Last month, a civil servant of the Office of Personnel Management, using a pen name, wrote for Slate about her dismay at her agency becoming the tip of the spear for Musk’s layoff massacre in violation of its purpose: “We serve as human resources for the rest of the federal agencies, but unlike HR at a private company—where HR really works for your boss and not for you—our agency actually does work for the American people and the public servants who serve them.”
A retired Internal Revenue Service agent wrote an open letter to Musk for Odgen, Utah’s Standard-Examiner, about what’s being lost:
I answered phone calls for five years from taxpayers in need of help, all of them with a fraction of your wealth. It was a very worthy assignment and I believe I helped thousands navigate issues over the years. I will be the first to admit, the job can be complicated by bureaucracy; every day, it complicated matters for me. I can willingly admit that, as an operation manager, it felt as though it should have been easier for me to let people go on occasion. It should have been easier for me to do many things—but I know now, more than ever, why those standards and processes exist: An overbearing executive branch may try to gut a necessary civic institution with politicos, all without even understanding our jobs.

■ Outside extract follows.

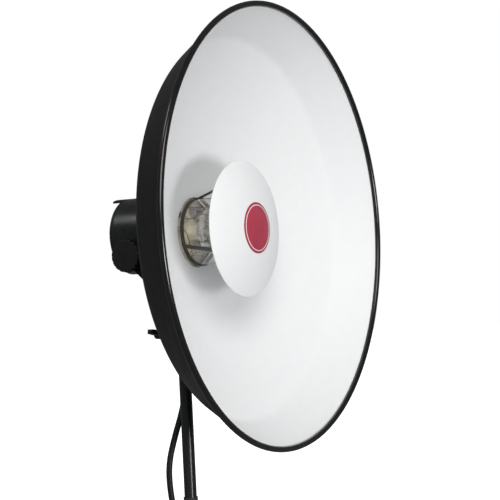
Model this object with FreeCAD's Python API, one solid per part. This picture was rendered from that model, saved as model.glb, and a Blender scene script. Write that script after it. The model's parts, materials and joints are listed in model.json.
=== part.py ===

Musk isn’t hearing such sentiments because he doesn’t want to listen. He is maniacal about brutally shrinking government as an end to itself. The Bobs had far more management private-sector consulting experience than Musk has in government operations, which is zero unless you count the largesse of massive federal contracts. And the Bobs at least went through the trouble of talking to employees before deciding whether to fire them. Musk’s impersonal email missives are simply excuses to justify preconceived mass firings.
Musk may think he’s the embodiment of Office Space, but insofar as that’s true, it’s because he blindly embodies its villains’ worst traits. He’s more closely following the spirit of another Judge film: Idiocracy.